Petite ou grande entreprise : qui compte le plus ?
Le nombre des entreprises adhérentes doit-il être pondéré par leur poids social (nombre de salariés employés) et/ou par leur poids économique (chiffre d’affaires ou valeur ajoutée) ? Voilà l’une des dissensions majeures entre organisations patronales.
Quand on sait que les 229 grandes entreprises françaises emploient à elles seules 31% des salariés (cf. Insee Première, avril 2013), mais que les PME représentent la quasi-totalité des entreprises de France, l’arbitrage à réaliser entre poids démographique, poids social et poids économique promet de longues discussions. Les grandes entreprises sont-elles plus légitimes pour gouverner les relations sociales ?
L’enjeu de l’équilibre des pouvoirs entre grandes et petites entreprises est aussi économique. Les organisations patronales trouvent leur fondement dans un but économique : organisation de la concurrence, production de normes techniques, etc. L’évolution de notre structure productive, notamment par l’extension du rapport donneurs d’ordre/sous-traitants, offre une résonnance particulière à la question du poids de chacun des acteurs et à leur capacité à s’entendre ou non dans l’organisation économique et sociale des conditions de production.
Le financement, l’enjeu inavouable
Au-delà des enjeux de production de norme économique et sociale, se cachent des questions plus prosaïques liées aux financements des organisations patronales.
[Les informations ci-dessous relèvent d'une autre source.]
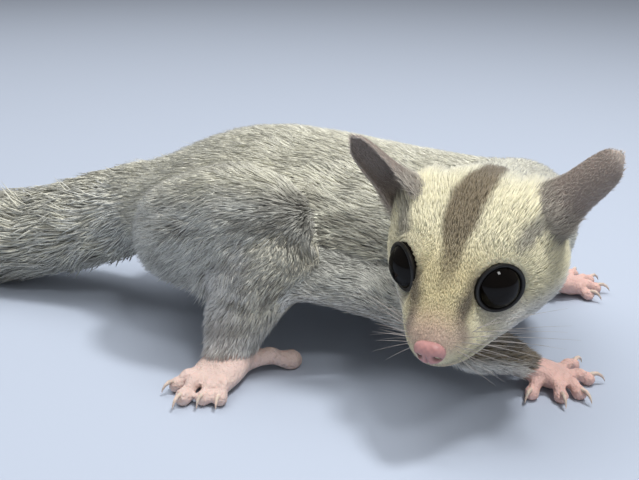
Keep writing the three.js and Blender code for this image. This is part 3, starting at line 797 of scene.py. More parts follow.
def coat_colours(points, normals, region, places):
    """The colour of the coat at points of the skin, with painted shade in its streaks and on the tail's
    underside.
    """
    mottle, fine = waves(points, 7.0, 3), waves(points, 2.2, 4)
    streak = smoothstep(0.15, 0.85, waves(points * np.array([0.3, 0.9, 1.1]), 2.4, 6))
    x, _, z = points.T
    up = normals[:, 2]
    flank = PALE_GREY * np.array([1.22, 1.2, 1.12])
    colour = blend(IVORY, flank, smoothstep(0.75, 0.0, up + 0.15 * mottle))
    patches = smoothstep(0.15, 0.9, mottle * 0.6 + fine * 0.5) * 0.5 * smoothstep(0.95, 0.4, up)
    colour = blend(colour, GREY, patches)
    colour = blend(colour, WHITE * 0.9, smoothstep(-0.35, -0.8, up))

    def put(name, value):
        chosen = region == REGIONS.index(name)
        colour[chosen] = value[chosen]

    put("head", head_colours(points))
    thigh = blend(PALE_GREY * 1.12, IVORY, smoothstep(0.5, 0.95, up))
    thigh = blend(thigh, GREY, smoothstep(-18, -1, x + 3 * mottle) * 0.55 * smoothstep(1.0, 0.6, up))
    thigh = blend(thigh, GREY * 0.9, smoothstep(0.2, 0.9, fine) * 0.35)
    put("thigh", thigh)
    back = smoothstep(0.1, -0.6, normals[:, 0] + 0.2 * fine)
    shin = PALE_GREY * np.array([1.25, 1.2, 1.1])
    shin = blend(shin, GREY * 0.95, smoothstep(-0.2, 0.9, mottle + fine) * 0.7)
    shin = blend(shin, WHITE * 0.95, back)
    shin = blend(shin, WHITE, smoothstep(17, 9, z) * 0.85)
    put("shin", shin)
    arm = GREY * np.array([0.66, 0.54, 0.36])
    arm = blend(arm, DARK * 0.9, smoothstep(-0.3, 0.7, mottle + fine) * 0.7)
    arm = blend(PALE_GREY, arm, smoothstep(22, 15, z))
    arm = blend(arm, WHITE * 0.92, smoothstep(0.05, -0.5, up))
    put("arm", arm)
    fold = blend(PALE_GREY, WHITE * 0.95, smoothstep(0.25, -0.45, up))
    put("fold", fold)
    body = np.isin(region, [REGIONS.index(name) for name in ("torso", "neck", "thigh", "shin")])
    # Darker streaks along the hair, left off the tops that face up: partly the coat's pepper, partly painted
    # shade between the clumps
    low = smoothstep(0.95, 0.5, up) * body
    colour = blend(colour, colour * np.array([0.46, 0.45, 0.43]), streak * low * 0.7)
    share = places[:, 0]
    # The tail is greyer where it is mottled, and on its underside as painted shade
    grey_and_underside_shade = smoothstep(-0.3, 0.8, mottle * 0.6 + fine * 0.3 + 0.3 - 0.5 * up)
    tail = blend(IVORY * 0.84, PALE_GREY * 0.95, grey_and_underside_shade)
    band = smoothstep(0.26, 0.36, share) * smoothstep(0.62, 0.5, share)
    tail = blend(tail, GREY * 1.1, band * 0.45)
    tail = blend(tail, GREY * 0.9, smoothstep(0.8, 0.98, share) * 0.6)
    # The same streaks on the tail: partly its own colour, partly painted shade between the locks
    tail = blend(tail, tail * 0.6, streak * 0.45)
    put("tail", tail)
    foot, hand = PINK * np.array([0.92, 1.04, 1.08]), PINK * np.array([0.95, 0.92, 0.94])
    put("paw", blend(foot, hand, smoothstep(15, 25, x)))
    return colour


# Settings
class GliderCoatSettings(bpy.types.PropertyGroup):
    fullness: FloatProperty(
        name="Fullness",
        description="Tufts against the number that the table asks for",
        default=0.88,
        min=0.05,
        max=1.5,
        subtype="FACTOR",
    )
    length: FloatProperty(
        name="Length",
        description="Length of the tufts against the table's",
        default=1.0,
        min=0.3,
        max=2.0,
        subtype="FACTOR",
    )
    sheen: FloatProperty(
        name="Sheen",
        description="Soft light that the hair scatters at its edges",
        default=0.25,
        min=0.0,
        max=1.0,
        subtype="FACTOR",
    )
    seed: IntProperty(name="Seed", description="Changes how the tufts fall", default=SEED)


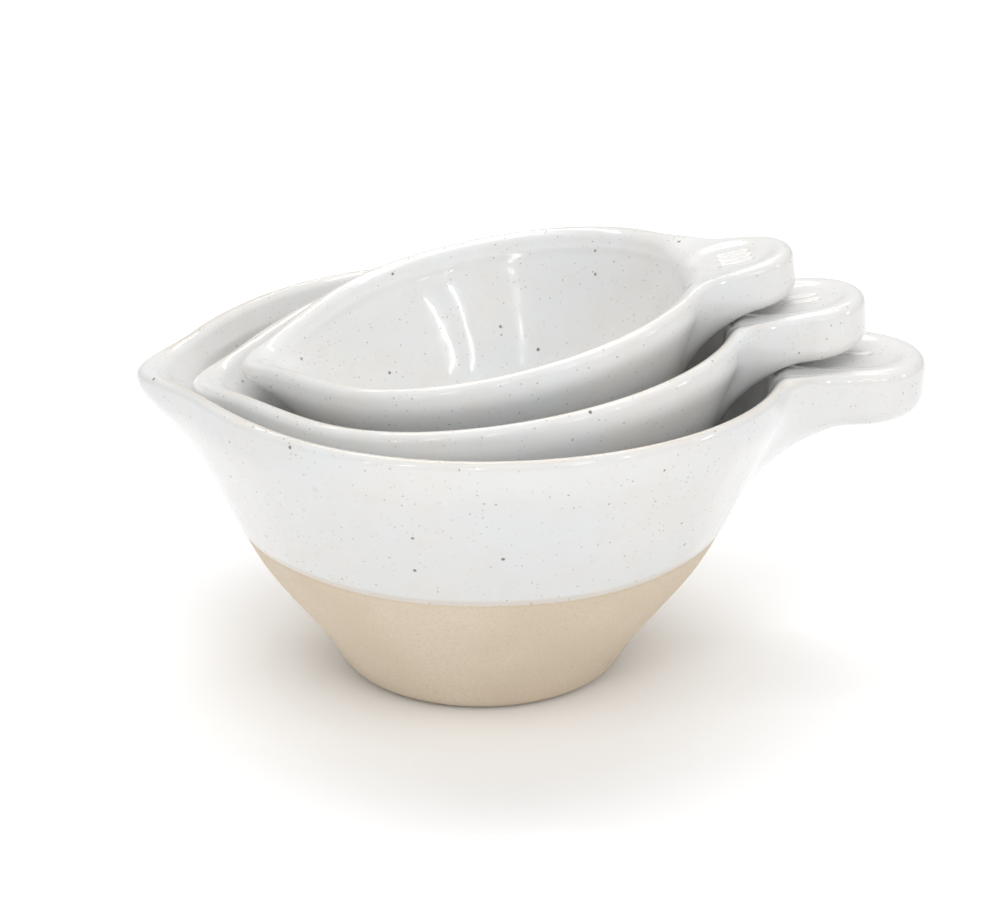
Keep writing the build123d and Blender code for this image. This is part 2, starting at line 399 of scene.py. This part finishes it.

Nombre de mandats patronaux dans les instances paritaires donnent droit à des financements importants. Ceci explique l’attachement de certains à maintenir une forme de statu quo. Toutes les organisations patronales n’ont pas autant à craindre : si le Medef capte la plus grosse partie des subventions publiques au titre de la contribution aux organismes paritaires, c’est la CGPME qui semble le plus fragile à cet égard, ces subventions représentant la majeure partie de ses ressources.
Cela interroge plus largement la question du financement des acteurs sociaux (organisations syndicales et patronales) que le gouvernement a également mis à l’ordre du jour en proposant, lors de la dernière conférence sociale, d’engager une négociation tripartite sur ce thème.
Le législateur lèvera-t-il le voile sur l’arlésienne ? Réponse imminente…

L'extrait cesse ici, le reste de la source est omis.